One has to distinguish between regrets and contrition. I suppose we all have regrets. Precious few in my case, I’ve been so lucky. But if you mean sorrow for sin – yes, that’s a very good thing to have. I’ve committed many sins in my life and I am sorry for them at the present moment. One has to live in the present moment; it’s all we have. One can’t touch the past. It’s the work of this moment to be sorry for the sins of one’s whole life.
Are you looking forward to the next life?

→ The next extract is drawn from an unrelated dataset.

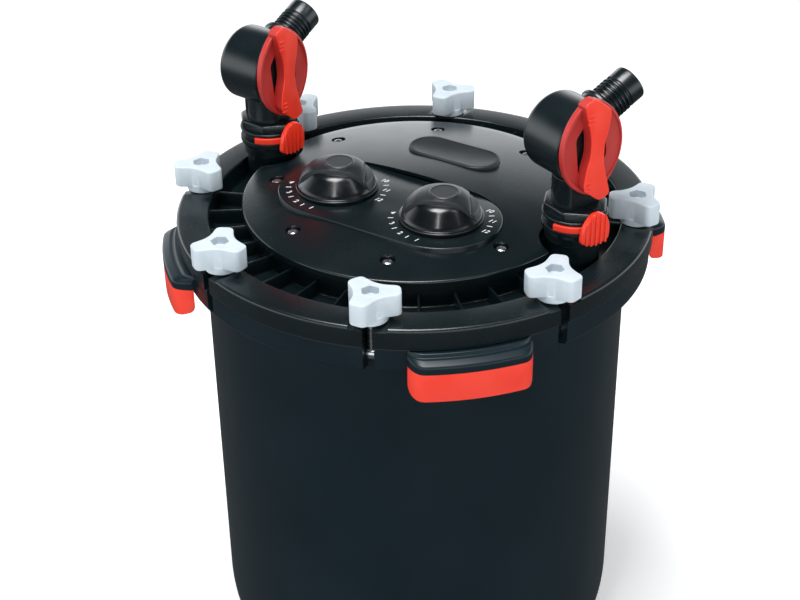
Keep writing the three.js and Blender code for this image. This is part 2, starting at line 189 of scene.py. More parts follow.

I’m not, because I’m properly concerned for the private judgement. I hope I shall not have offended God Almighty gravely. I can’t say I am certain of going to heaven. I keep hoping and praying that I shall die in the love and mercy of Almighty God and be forgiven all my sins, but that’s His business. Mine is to do the best I can. My two great temptations are idleness and vanity. I’m very tempted to do nothing, and by vanity I mean liking to give and receive human affection. Thank God I have received a great deal and given a great deal, but that tempts one to think one is important, and one isn’t, of course. So that’s a general confession I will make at my last moment. If a priest comes when I am dying I shall say these have been the besetting sins of my eighty years of life and I shall ask for absolution for them and for many others.
How would you like to be remembered?
I don’t expect to be remembered, frankly. I have made no mark on the world at all.